More than just the benchmark, we experience really high CPU ready values while on high workload on the new cluster, while everything is fine on the old one...
We need 20vCPU in order to have room for peak hours on our databases. (theses are mission critical VMs, so we expect to run them as fine as possible)
Usually Database performance problems are about not having enough RAM and I/O problems. Sometimes less CPUs perform better than more. Is this all defined all as 1 socket or many sockets? It might be a NUMA sizing issue.

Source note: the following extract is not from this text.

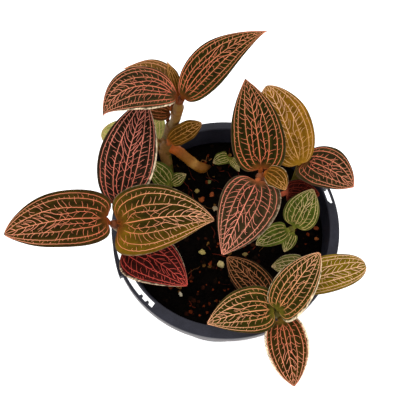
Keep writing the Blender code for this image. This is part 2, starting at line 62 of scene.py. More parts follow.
# Pot
POT_HEIGHT = 88.0
MOUTH_RADIUS = 47.5
FLOOR_RADIUS = 34.5
WALL = 1.0
FLOOR = 1.6
RIM_RADIUS = 52.5
FLANGE_DROP = 2.2
SKIRT_HEIGHT = 7.5
SKIRT_WALL = 1.0
SKIRT_DRAFT = 0.3
FOOT_BEVEL = 0.8
MOUTH_ROUND = 0.55
RIM_ROUND = 0.7
SKIRT_ROUND = 0.3
FOOT_ROUND = 1.0
SHARP_ANGLE = 38.0
POT_STEPS = 160
DRAIN_RADIUS = 3.2
DRAIN_CIRCLE = 25.0
DRAIN_COUNT = 6
DRAIN_START = 11.0
SLOT_IN = 48.7
SLOT_OUT = 51.1
SLOT_STARTS = (18.0, 198.0)
SLOT_SWEEP = 36.0
SLOT_TEETH = (28.0, 32.5)
TOOTH_HALF = 0.6
TOOTH_REACH = 1.0
SLOT_DEPTH = 3.0
NOTCH_START = 14.0
NOTCH_SWEEP = 14.0
NOTCH_CLEAR = 0.2
NOTCH_IN = 50.4
NOTCH_OUT = 54.0
CLIP_START = 196.0
CLIP_SWEEP = 15.5
CLIP_IN = 51.8
CLIP_OUT = 53.9
CLIP_DROP = 0.4
CLIP_HEIGHT = 4.0

# Potting mix
SOIL_TOP = 77.0
SOIL_CLEAR = 0.4
SOIL_LUMP = 0.9
SOIL_GRID = (46, 132)
SWELL = 11.0
GRAIN_RISE = 0.1
CHIP_RISE = 0.15
CHIP_GROWTH = 1.12
GRAIN_COUNT = 1500
GRAIN_SIZES = (0.8, 2.6)
FIBRE_COUNT = 50
FIBRE_REACH = 40.0
FIBRE_SIZES = (0.12, 0.3)
FIBRE_STEPS = (8, 22)
FIBRE_STEP = 0.7
HOLE_FLOOR = 65.0

# Stems
STEM_FOOT = 78.5
STEM_END = 0.8
SHEATH_LENGTH = 6.5
SHEATH_RISE = 1.2
NODE_HALF = 1.1
NODE_SWELL = 0.18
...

BenediktFrenzel many thanks for the video, I watched some more on videos.vmworld.com/global, lot of interesting things.
In particular the point about balanced power management and TurboMode, very important since on our xeon, turbo mode can be activated when 10 cores are used.
This evening, I have made an attempt to switch to High Latency mode our production VM, with 120Go VM RAM reservation, we will see if things improve, but for now, I have a 18.2 Multi Thread Ratio which is amazing (with score above 8200, while I was having multi-thread scores between 5000 and 7000 the last week). I will continue to report the results in this thread later.
About the VM hardware version, good advice ! there's something ! The production SQL VM is still in ESXi 6.0 mode (v11) (after migration), I will try to change it to v13 later this week. But I doubt there's an impact, since the test VM was in v13, and I was reproducing the same behavior.
First results are really promising !!!
Latency high setting with memory reservation is the real game changer setting !!!
Guest CPU : on the left is monday : we hit the sky (97% CPU). On the right is today : smooth and as before on vSphere 5.5
And the CPU Ready value just disappeared !!!
We still have to adjust the numa.autosize.vcpu.maxPerVirtualNode setting because actually the guest see only one vNuma (not two), we hope to benefit from SQL soft numa feature.
I will report later for the conclusion, but we are back in normal operations, thanks to all !!!